__Rows from a 3D modeling dataset__
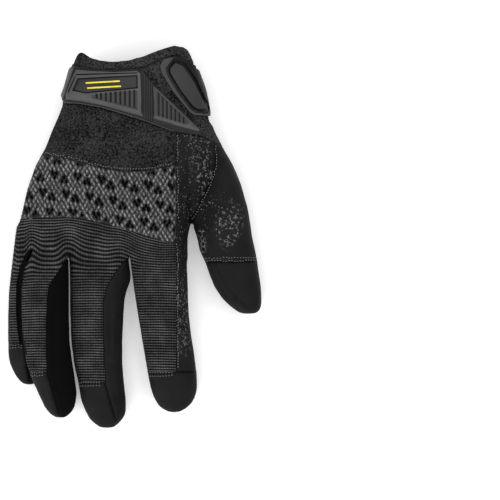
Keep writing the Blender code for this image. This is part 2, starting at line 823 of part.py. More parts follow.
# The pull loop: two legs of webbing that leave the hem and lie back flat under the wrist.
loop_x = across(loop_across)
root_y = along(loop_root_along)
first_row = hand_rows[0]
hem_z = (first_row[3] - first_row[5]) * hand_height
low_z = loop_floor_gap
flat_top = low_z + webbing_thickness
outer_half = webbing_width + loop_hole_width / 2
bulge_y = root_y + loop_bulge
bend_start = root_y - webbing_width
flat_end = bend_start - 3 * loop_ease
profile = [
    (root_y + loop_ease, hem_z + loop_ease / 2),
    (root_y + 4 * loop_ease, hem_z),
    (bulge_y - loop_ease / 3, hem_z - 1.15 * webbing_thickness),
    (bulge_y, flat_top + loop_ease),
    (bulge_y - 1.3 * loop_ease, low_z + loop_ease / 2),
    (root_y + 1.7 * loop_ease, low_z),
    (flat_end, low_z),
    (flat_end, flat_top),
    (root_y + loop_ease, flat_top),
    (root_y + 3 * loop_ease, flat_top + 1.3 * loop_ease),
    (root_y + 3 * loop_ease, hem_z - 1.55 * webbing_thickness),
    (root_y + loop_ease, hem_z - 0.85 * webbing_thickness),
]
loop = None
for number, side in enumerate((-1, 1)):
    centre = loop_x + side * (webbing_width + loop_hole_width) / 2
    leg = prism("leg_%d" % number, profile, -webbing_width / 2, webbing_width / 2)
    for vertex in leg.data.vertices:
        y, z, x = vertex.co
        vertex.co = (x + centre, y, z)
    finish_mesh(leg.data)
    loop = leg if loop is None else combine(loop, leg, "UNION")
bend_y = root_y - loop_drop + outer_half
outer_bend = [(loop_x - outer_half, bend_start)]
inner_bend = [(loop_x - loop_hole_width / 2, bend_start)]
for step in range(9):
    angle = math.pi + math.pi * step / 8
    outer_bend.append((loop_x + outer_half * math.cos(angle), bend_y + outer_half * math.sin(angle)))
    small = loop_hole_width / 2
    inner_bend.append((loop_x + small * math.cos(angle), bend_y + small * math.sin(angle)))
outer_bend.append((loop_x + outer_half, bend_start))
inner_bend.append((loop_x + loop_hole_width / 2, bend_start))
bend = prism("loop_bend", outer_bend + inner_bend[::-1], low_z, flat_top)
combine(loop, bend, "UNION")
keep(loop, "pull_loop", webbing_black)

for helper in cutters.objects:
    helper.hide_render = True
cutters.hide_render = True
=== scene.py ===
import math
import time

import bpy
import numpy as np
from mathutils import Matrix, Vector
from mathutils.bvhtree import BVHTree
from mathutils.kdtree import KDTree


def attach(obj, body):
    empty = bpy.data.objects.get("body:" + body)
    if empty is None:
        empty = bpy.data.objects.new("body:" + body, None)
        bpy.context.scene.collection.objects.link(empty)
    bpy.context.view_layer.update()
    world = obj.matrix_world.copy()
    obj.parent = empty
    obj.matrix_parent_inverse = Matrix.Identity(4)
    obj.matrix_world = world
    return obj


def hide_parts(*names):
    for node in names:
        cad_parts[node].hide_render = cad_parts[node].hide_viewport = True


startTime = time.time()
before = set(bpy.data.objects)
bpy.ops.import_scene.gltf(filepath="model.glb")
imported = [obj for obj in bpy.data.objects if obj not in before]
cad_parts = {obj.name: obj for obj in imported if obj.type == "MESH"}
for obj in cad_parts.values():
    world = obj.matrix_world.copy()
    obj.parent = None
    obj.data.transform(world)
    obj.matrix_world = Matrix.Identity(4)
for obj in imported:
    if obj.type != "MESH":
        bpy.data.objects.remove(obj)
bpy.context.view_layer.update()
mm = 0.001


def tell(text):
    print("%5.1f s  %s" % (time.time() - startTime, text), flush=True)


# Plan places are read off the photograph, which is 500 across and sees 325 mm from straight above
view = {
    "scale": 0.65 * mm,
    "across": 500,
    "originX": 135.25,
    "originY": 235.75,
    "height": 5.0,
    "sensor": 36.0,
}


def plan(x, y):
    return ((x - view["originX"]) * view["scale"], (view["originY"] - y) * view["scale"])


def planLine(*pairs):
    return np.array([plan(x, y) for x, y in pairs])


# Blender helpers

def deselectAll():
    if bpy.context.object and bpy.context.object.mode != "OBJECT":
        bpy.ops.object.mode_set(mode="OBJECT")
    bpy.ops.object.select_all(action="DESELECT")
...
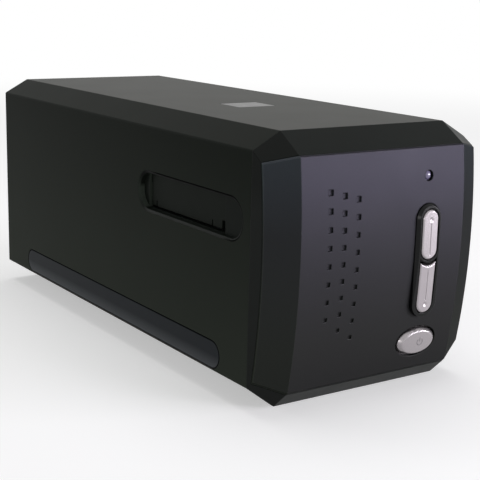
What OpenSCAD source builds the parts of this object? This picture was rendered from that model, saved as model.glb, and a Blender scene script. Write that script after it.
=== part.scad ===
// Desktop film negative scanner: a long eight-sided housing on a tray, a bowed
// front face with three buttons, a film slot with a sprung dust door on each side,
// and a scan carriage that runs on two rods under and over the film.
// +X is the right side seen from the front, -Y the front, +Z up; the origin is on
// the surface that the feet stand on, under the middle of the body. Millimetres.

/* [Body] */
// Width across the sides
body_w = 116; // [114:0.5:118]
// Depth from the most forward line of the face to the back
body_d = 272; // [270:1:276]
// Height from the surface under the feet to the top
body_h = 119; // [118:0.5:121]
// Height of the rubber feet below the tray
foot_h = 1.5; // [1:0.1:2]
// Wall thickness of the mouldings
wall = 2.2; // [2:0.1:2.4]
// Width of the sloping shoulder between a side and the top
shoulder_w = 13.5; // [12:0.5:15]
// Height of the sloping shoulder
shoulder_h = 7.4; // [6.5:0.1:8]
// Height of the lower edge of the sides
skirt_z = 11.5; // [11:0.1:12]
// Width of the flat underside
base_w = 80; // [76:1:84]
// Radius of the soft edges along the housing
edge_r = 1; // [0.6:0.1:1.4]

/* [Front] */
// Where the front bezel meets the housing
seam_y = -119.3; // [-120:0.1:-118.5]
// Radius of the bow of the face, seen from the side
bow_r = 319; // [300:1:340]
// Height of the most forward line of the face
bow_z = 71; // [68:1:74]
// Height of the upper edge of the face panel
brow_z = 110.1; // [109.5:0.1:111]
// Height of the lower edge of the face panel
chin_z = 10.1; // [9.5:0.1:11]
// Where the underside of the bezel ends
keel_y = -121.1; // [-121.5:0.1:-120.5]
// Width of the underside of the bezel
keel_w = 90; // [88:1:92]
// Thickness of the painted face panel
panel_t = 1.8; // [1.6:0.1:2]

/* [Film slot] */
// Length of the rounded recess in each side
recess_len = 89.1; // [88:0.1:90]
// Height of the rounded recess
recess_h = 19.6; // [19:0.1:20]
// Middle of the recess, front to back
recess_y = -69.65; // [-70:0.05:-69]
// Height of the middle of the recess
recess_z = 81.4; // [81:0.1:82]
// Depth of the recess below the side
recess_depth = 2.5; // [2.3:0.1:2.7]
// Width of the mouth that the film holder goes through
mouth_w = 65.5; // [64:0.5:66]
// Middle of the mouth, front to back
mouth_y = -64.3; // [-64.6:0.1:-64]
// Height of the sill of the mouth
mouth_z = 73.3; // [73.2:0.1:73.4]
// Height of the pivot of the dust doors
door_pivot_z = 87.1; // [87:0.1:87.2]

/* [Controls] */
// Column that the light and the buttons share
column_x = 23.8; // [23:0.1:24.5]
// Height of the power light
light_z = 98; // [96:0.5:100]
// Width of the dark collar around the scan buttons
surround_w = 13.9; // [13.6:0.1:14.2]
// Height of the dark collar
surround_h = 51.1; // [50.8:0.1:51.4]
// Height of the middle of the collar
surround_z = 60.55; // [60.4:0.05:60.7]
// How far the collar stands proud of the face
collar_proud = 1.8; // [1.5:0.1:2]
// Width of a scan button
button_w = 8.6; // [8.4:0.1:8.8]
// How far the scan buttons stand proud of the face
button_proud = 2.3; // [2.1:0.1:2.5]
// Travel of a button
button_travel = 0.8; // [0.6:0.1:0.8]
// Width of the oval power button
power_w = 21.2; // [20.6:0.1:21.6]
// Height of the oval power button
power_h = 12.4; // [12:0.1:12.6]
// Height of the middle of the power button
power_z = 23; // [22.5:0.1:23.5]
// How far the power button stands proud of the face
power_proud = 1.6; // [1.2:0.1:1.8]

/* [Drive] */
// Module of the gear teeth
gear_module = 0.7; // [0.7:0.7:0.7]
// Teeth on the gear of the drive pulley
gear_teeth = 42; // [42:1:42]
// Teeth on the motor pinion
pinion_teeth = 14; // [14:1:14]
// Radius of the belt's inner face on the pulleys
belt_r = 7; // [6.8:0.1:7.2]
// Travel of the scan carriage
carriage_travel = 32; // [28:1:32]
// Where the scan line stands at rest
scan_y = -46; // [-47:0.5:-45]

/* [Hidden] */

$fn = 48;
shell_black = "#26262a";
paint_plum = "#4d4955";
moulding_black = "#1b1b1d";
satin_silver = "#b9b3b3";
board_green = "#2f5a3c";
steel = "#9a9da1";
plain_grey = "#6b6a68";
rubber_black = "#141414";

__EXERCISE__
Starting at the line that contains "outer_bend.append((loop_x + outer_half, bend_start))" and ending at the line that contains "bpy.context.scene.collection.objects.link(empty)", repeat each line exactly, both ends included, and nothing else.

__RESULT OF THE TASK__
outer_bend.append((loop_x + outer_half, bend_start))
inner_bend.append((loop_x + loop_hole_width / 2, bend_start))
bend = prism("loop_bend", outer_bend + inner_bend[::-1], low_z, flat_top)
combine(loop, bend, "UNION")
keep(loop, "pull_loop", webbing_black)

for helper in cutters.objects:
    helper.hide_render = True
cutters.hide_render = True
=== scene.py ===
import math
import time

import bpy
import numpy as np
from mathutils import Matrix, Vector
from mathutils.bvhtree import BVHTree
from mathutils.kdtree import KDTree


def attach(obj, body):
    empty = bpy.data.objects.get("body:" + body)
    if empty is None:
        empty = bpy.data.objects.new("body:" + body, None)
        bpy.context.scene.collection.objects.link(empty)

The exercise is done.